If a suspect is not Mirandized, when in custody, then the evidence obtained after this point would be inadmissible. The crux of the issue is when is my client in custody? Having spoken with many attorneys about this case, with the video-taped facts stated above, it is awfully clear that my client is in custody before the officer begins his DUI investigation. And since he was not Mirandized, the entire DUI investigation and the evidence obtained therefrom would be inadmissible.
Instead of the prosecutor obtaining some sort of punishment for his reckless driving, which everyone would agree that my client is guilty of, the prosecuting attorney refuses to deal, and presses my client to plead to DUI, knowing full well that the evidence of the DUI investigation could not be used in trial. While the prosecutor attempts to test my knowledge of the law and diligence with those I’ve been entrusted to represent, the paramount principle of seeking justice is completely lost.
In order to hold the police accountable for violating the law, my client and I are forced to file a Motion to Suppress. This is a formal request to be heard by the court to describe the circumstances that derived illegal evidence and our argument of why that evidence should be suppressed. As you can imagine, this requires occupying premium court time, several trips to a remote area and causing my client to miss valuable time at work. Thankfully, the judge, realizing the officer’s errors, grants our motion.
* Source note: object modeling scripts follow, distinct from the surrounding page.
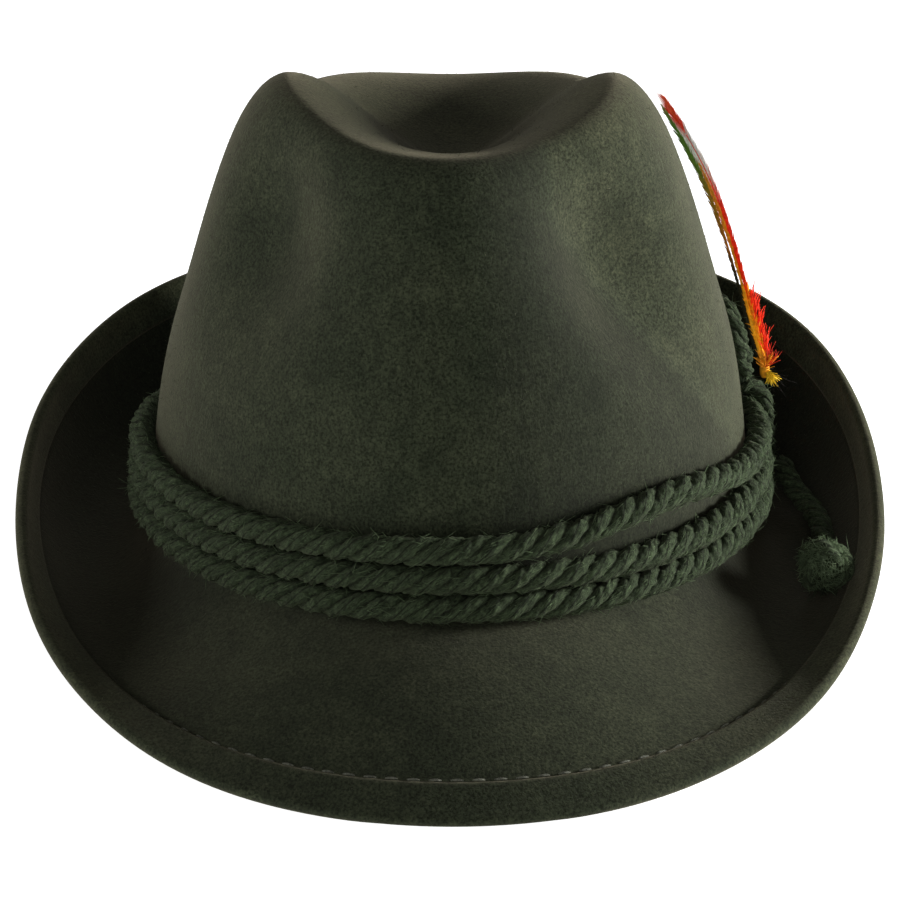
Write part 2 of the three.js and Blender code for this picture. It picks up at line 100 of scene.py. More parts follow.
# The cord's free end, in the hat's own frame, as in the part's source
TAIL_ROUTE = (
    (0.0986, 0.0148, 0.0094),
    (0.1003, 0.0090, 0.0054),
    (0.1029, 0.0030, 0.0020),
    (0.1056, -0.0030, -0.0003),
    (0.1068, -0.0090, -0.0014),
    (0.1075, -0.0150, -0.0021),
    (0.1073, -0.0210, -0.0028),
    (0.1069, -0.0270, -0.0038),
    (0.1063, -0.0330, -0.0045),
    (0.1056, -0.0390, -0.0053),
    (0.1048, -0.0452, -0.0054),
)
END_KNOT_CENTRE = (0.1037, -0.0542, -0.0018)

PLUME_HEIGHT = 0.0755
PLUME_LEAN_IN = 0.0305
PLUME_LEAN_BACK = 0.0214
PLUME_RISE = (0, 0.164, 0.31, 0.457, 0.603, 0.738, 0.872, 1)
PLUME_INWARD = (0, 0.121, 0.213, 0.325, 0.455, 0.605, 0.795, 1)
PLUME_BACK = (0, 0.042, 0.112, 0.229, 0.369, 0.533, 0.743, 1)
FEATHERS = (
    {"colour": "red", "reach": 1, "width": 1},
    {"colour": "orange", "reach": 0.72, "width": 0.7},
    {"colour": "green", "reach": 0.965, "width": 0.85},
)
VANE_FULL_WIDTH = 0.013
VANE_THICKNESS = 0.0008
VANE_ALONG = (0, 0.06, 0.2, 0.42, 0.65, 0.82, 0.94, 1)
VANE_WIDTH = (0.06, 0.2, 0.3, 0.6, 1, 1, 0.6, 0.12)
TUFT_HEIGHT = 0.0066
TUFT_DEPTH = 0.0076
TUFT_LEAN = math.radians(35)

# The camera that the outline in the photograph gives
CAMERA_ELEVATION = math.radians(23)
CAMERA_DISTANCE = 0.85
CAMERA_TARGET = Vector((-0.00018, SHIFT, 0.031))
CAMERA_LENS = 116.0

# Mesh fineness
FELT_COLUMNS = 264
DENT_RINGS = 17
WALL_RINGS = 52
BRIM_RINGS = 34
EDGE_RINGS = 7
BAND_COLUMNS = 960
CURL_STEPS = 24  # for adding up the brim's curl
SEAT_STEP = 0.001  # for seating the band on the brim
CURVE_STEPS = 24  # between two points of a route
SEED = 7
RNG = np.random.default_rng(SEED)


def to_row(points):
    """From the hat's own frame to the row frame: leaned back, and set down on the surface."""
    points = np.asarray(points, float)
    x, y, z = points[..., 0], points[..., 1], points[..., 2]
    c, s = math.cos(LEAN), math.sin(LEAN)
    return np.stack([x, y * c + z * s + SHIFT, -y * s + z * c + LIFT], -1)


def unit(vectors):
    return vectors / np.maximum(np.linalg.norm(vectors, axis=-1, keepdims=True), 1e-12)


def set_camera():
    data = bpy.data.cameras.new("camera")
    data.lens = CAMERA_LENS
    data.sensor_width = 36
    data.clip_start = 0.01
    camera = bpy.data.objects.new("camera", data)
    ahead = Vector((0, math.cos(CAMERA_ELEVATION), -math.sin(CAMERA_ELEVATION)))
    camera.location = CAMERA_TARGET - CAMERA_DISTANCE * ahead
    camera.rotation_euler = (math.pi / 2 - CAMERA_ELEVATION, 0, 0)
    bpy.context.collection.objects.link(camera)
    bpy.context.scene.camera = camera


set_camera()


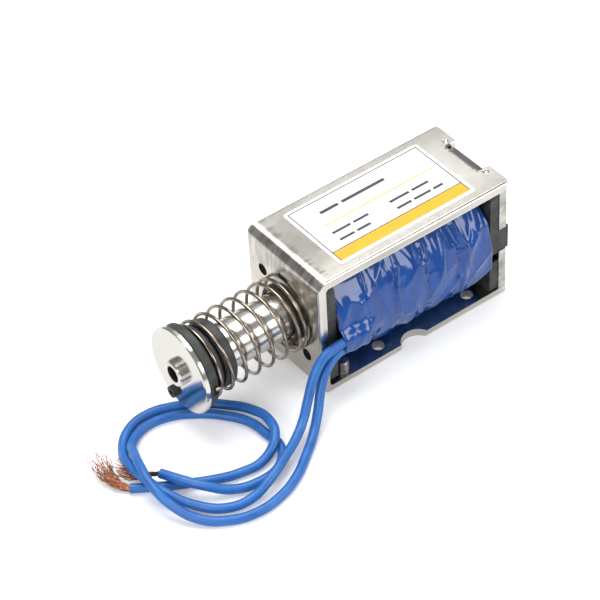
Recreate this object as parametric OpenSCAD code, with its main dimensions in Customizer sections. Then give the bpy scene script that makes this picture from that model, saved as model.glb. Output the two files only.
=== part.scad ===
// Push pull solenoid: a taped coil in a bent steel frame, with a plunger that
// a magnet core draws in and a return spring pushes out again.
//
// Millimetres. The origin is on the plunger's axis, at the frame's front face.
// +X runs along the axis into the frame, +Z is up, and the coil's open side
// faces -Y. The frame stands on its bottom wall.

/* [Frame] */
// Length of the frame's top and bottom walls
frame_l = 54; // [50:1:70]
// Width of the frame's strip
frame_w = 26; // [24:1:34]
// Height over both walls
frame_h = 33; // [31:1:42]
// Thickness of the frame's strip
frame_t = 2; // [1.2:0.1:2.5]
// Outer radius of the two bends
bend_r = 3; // [2.6:0.1:4]
// Rounding left by the punch along the strip's outer edges
edge_r = 0.8; // [0.3:0.1:1.1]
// Radius of the walls' rear corners
corner_r = 1.6; // [0.5:0.1:3]

/* [Back plate] */
// Thickness of the back plate
plate_t = 2; // [1.2:0.1:3]
// How far the walls run past the back plate
wall_past = 1; // [0.5:0.1:3]
// Width of the tabs staked in the walls' rear notches
tab_w = 11.2; // [8:0.2:16]

/* [Mounting holes] */
// Diameter of the two tapped holes in the front wall
face_hole_d = 3; // [2:0.5:4]
// Diameter of the circle that the front wall's holes stand on
face_hole_pcd = 21.2; // [20:0.2:26]
// Diameter of the four tapped holes in the bottom wall
base_hole_d = 3; // [2:0.5:4]
// Spacing of the bottom wall's holes along the frame
base_hole_dx = 26; // [20:1:32]
// Spacing of the bottom wall's holes across the frame
base_hole_dy = 19.4; // [15:0.2:20]
// Distance from the front face to the first pair of bottom holes
base_hole_x = 18.2; // [12:0.2:20]

/* [Bobbin and coil] */
// Thickness of the bobbin's flanges
flange_t = 2.5; // [1.5:0.1:3]
// Wall of the bobbin's tube
tube_wall = 1.1; // [0.8:0.1:1.6]
// How far the bobbin's nose stands out of the front wall
nose_out = 1.6; // [0.5:0.1:2]
// Wall of the brass guide sleeve
sleeve_wall = 0.3; // [0.2:0.05:0.5]
// Thickness of the tape wrapped round the winding
tape_wrap = 0.6; // [0.3:0.1:1]

/* [Plunger] */
// Diameter of the plunger
plunger_d = 11; // [9:0.2:12]
// Stroke of the plunger
stroke = 10; // [6:1:12]
// Length of plunger between the frame and the end washer at rest
reach = 25; // [24:1:32]
// Length of the fixed core inside the bobbin
core_l = 15; // [10:1:20]
// Diameter of the push rod
rod_d = 3; // [2:0.5:4]
// Depth of the cone on the plunger's tip, and of the core's seat for it
cone_l = 3.5; // [2:0.5:5]

/* [Plunger head] */
// Diameter of the end disc
disc_d = 21; // [19:0.5:25]
// Thickness of the end disc
disc_t = 1.5; // [1:0.1:2.5]
// Diameter of the black washer behind the disc
washer_d = 20; // [19:0.5:24]
// Thickness of the black washer
washer_t = 2.4; // [1.5:0.1:3.5]
// Thickness of each bumper ring
bumper_t = 3; // [2:0.1:3.4]
// Diameter of the hollow end that is spread over the disc
stub_d = 6.4; // [5:0.2:8]
// Diameter of the threaded hole in the hollow end
stub_hole_d = 4; // [3:0.5:4]
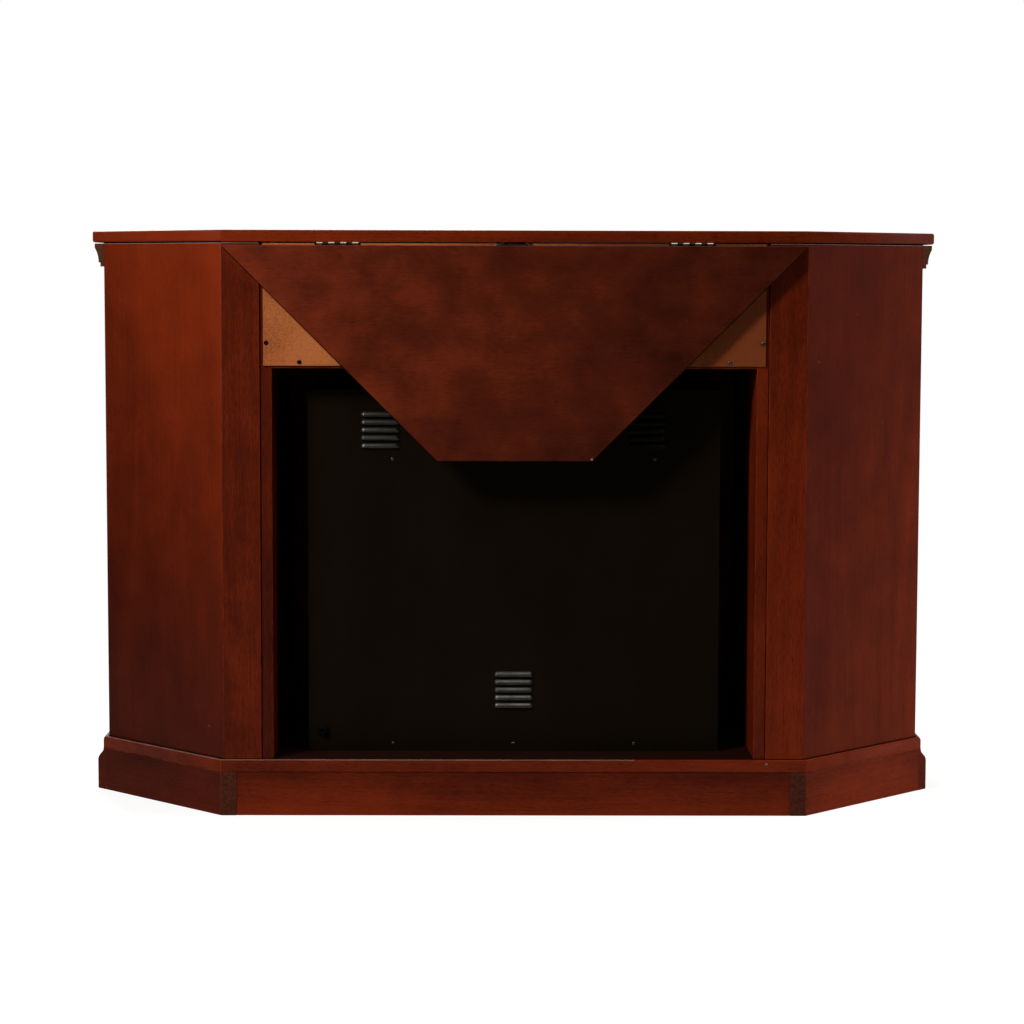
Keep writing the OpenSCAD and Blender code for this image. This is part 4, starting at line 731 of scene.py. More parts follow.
class FIREPLACE_OT_doors(bpy.types.Operator):
    """Makes the stiles, rails and raised panels of both doors again as eased boards"""
    bl_idname = "fireplace.doors"
    bl_label = "Doors"

    def execute(self, context):
        arris = context.scene.fireplace_sizes.arris
        for side in ("l", "r"):
            lo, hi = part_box("door_frame_" + side)
            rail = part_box("door_panel_" + side)[0].x - lo.x
            inner, outer = Vector((lo.x + rail, 0, 0)), Vector((hi.x - rail, 0, 0))
            parts = []
            for point, normal in ((inner, X_AXIS), (outer, -X_AXIS)):
                stile = merged_copy("door_frame_" + side)
                cut_off(stile, point, normal)
                parts.append(stile)
            rails = merged_copy("door_frame_" + side)
            cut_off(rails, inner, -X_AXIS)
            cut_off(rails, outer, X_AXIS)
            parts.append(rails)
            place_boards("door_frame_" + side, cherry(), arris / 2, parts=gathered(parts))
            place_boards("door_panel_" + side, cherry(), arris / 2)
        return {"FINISHED"}


class FIREPLACE_OT_leaf(bpy.types.Operator):
    """Makes the hanging leaf again, with its mottled stain and its small dents"""
    bl_idname = "fireplace.leaf"
    bl_label = "Drop leaf"

    def execute(self, context):
        stains = linear("#2a0c06"), linear("#521c0c"), linear("#7a2d14")
        wood = stained_cherry("stained_cherry_leaf", stains, streak=0.4, mottle=0.6, fibre=0.7,
                              cloud=0.65, wear=0.25, marks=LEAF_MARKS)
        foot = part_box("drop_leaf")[0].z + 5 * MM
        # The slanting sides are painted dark as a painted shadow line along the leaf's edges, the foot is
        # not
        place_boards("drop_leaf", wood, 1.5 * context.scene.fireplace_sizes.arris, slot="leaf_wood",
                     bare=[bare_or_painted_board("sealed_cherry_edge", "#140502")],
                     test=lambda face: int(face.normal.z < -0.1 and face.calc_center_median().z > foot))
        return {"FINISHED"}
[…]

Finally, with the DUI investigation officially thrown out, the prosecutor agrees to dismiss all charges except for a single charge of driving with a suspended license (a charge that we were ready to plead guilty to along with reckless driving).
Though this was a great result, the problem with it is my client had to be able to afford to proceed in seeking justice when the other side of the justice system was simply interested in a game of legal chess. Had he not been able to proceed with the Motion to Suppress hearing, then, he would not have known that he had an outstanding legal argument of excluding the DUI investigation. I am fairly certain that these scenes are far too common in what is determined to be one the best justice systems in the entire world. The establishment of order in society hinges on justice. The laws are in place to protect us all – not just the legally prudent or those with the financial means to afford it. Fortunately, my client was among the lucky ones.
P.S. Public Defenders are often rumored to be incompetent and overworked. While the latter is generally true, some of my best friends are and were public defenders, and they are brilliant. In fact, I have seen many more clueless private attorneys than public defenders. So how can it cost someone when they are receiving “free” legal help? Money is but one factor. Time and energy are key parts of the equation.
P.P.S. While the behavior of the prosecutor described in this article is unreasonable, most prosecutors strive to be fair. Nonetheless, there is a considerable minority who need to reexamine their list of priorities.